Even with our improvements in parallel speedup, however, we’re still very much limited by the support provided by the core library on which this tool relies. Not only is that library not meant to be used in this manner (it’s a DLL meant only for use by FxCop), it still has two fundamental issues for this tool’s purpose: it’s caching everything, and it’s locking aggressively. To make additional forward progress, we really need a different core library on which to rely.
A completely revamped version of the Common Compiler Infrastructure (CCI) is available as open source on Codeplex at https://ccimetadata.codeplex.com/. Utilizing this project is better for several reasons. First, it’s meant to be used outside of FxCop. Second, it enables much more fine-grained control over how data is cached, which means our tool can exhibit better memory behavior. Third, while it still takes a fairly course-grained lock for certain operations, that lock isn’t nearly the scalability bottleneck that its ancestor was in Microsoft.Cci.dll. Fourth, as an open source library, we now have the ability to modify aspects of the library to better suit our needs. And last, but certainly not least, it exhibits significantly better performance than the aforementioned library, even for serial usage… my sequential version with the new library is able to process all 1300+ of the target DLLs in just over 30 seconds.

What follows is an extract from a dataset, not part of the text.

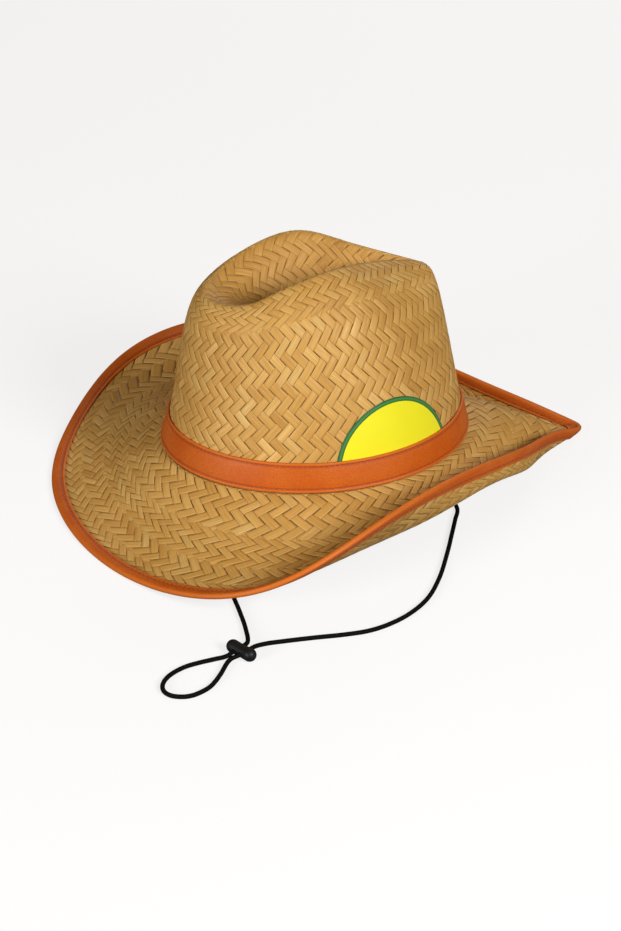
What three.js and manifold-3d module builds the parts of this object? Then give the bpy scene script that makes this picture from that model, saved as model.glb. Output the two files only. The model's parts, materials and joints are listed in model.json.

Here’s the core processing method of the new version. This has dependencies on the Microsoft.Cci.MetadataHelper.dll, Microsoft.Cci.MetadataModel.dll, and Microsoft.Cci.PeReader.dll assemblies from the Codeplex project:
private Tuple<string, Tuple<string, string>[]> ProcessDllInternal(string dllPath)
{
var assembly = new HostEnvironment().LoadUnitFrom(dllPath) as IAssembly;
if (assembly == null)
return Tuple.Create(dllPath, new Tuple<string, string>[0]);
var callersCallees =
(from caller in assembly.GetAllTypes().SelectMany(t => t.Methods)
from callee in (caller.Body.Operations
.Where(i => i.OperationCode == OperationCode.Call ||
i.OperationCode == OperationCode.Callvirt ||
i.OperationCode == OperationCode.Newobj)
.Select(i => {
var imr = i.Value is ISpecializedMethodReference ?
((ISpecializedMethodReference)i.Value).
UnspecializedVersion :
(IMethodReference)i.Value;
var ct = imr.ContainingType.ToString();
foreach (string s in Inputs.TARGET_TYPES)
if (s == ct) return s;
return null;
})
.Where(t => t != null))
.Distinct()
select Tuple.Create(caller.ToString(), callee.ToString())).ToArray();
return Tuple.Create(dllPath, callersCallees);
}
We can still take our learnings from the initial Microsoft.Cci.dll version and apply them here. A trace from the new version demonstrates that there’s a lock causing some significant slowdowns, even across HostEnvironment instances (note the fair amount of blue in this trace, which represents Sleep or Yield; monitor locks in .NET use some amount of spinning and yield prior to truly blocking, and as such times when a thread is stuck in synchronization may actually show up as blue… it could even show up as green if the thread was actively spinning):
With the new version we’re creating a HostEnvironment per DLL, and that HostEnvironment is where data gets cached, so our AppDomain solution for addressing caching is unnecessary for this purpose. The AppDomain solution will, however, still help with the lock. Since caching is no longer an issue, we simply want to maintain one AppDomain per thread that will be involved in the PLINQ processing, and we can do that using the ThreadLocal<T> type that’s new to .NET 4. ThreadLocal<T> will ensure that every thread accessing its Value property will have an initialization routine run to initialize that thread’s local copy, and that initialization routine can create the domain and return a proxy for a remote object created in the domain:
private static ThreadLocal<Processor> _processor =
new ThreadLocal<Processor>(() =>
{
//return new Processor();
var ad = AppDomain.CreateDomain(“”);
return (Processor)ad.CreateInstanceFrom(
typeof(Processor).Assembly.Location, typeof(Processor).FullName).Unwrap();
});
(Note that this tool shuts down as soon as the PLINQ query is completed, and thus I don’t bother to unload each of the AppDomains at the end of the program. If you needed to, however, the ReductionVariable<T> sample in the Parallel Extensions Extras project on Code Gallery is built on top of ThreadLocal<T> and provides a Values property that allows you to iterate from any thread through all of the thread-local values; this would enable you to easily find and unload all of the domains.)
With this addition in place, the parallelized tool achieves a speedup of approximately 3x over the revised sequential implementation. Note, however, that this tool doesn’t scale very well. While achieving 3x on a quad-core machine, on an 8-core machine it only achieved approximately 3.5x. This is due largely to I/O limitations, as the tool is reading and processing through almost a gigabyte of library files.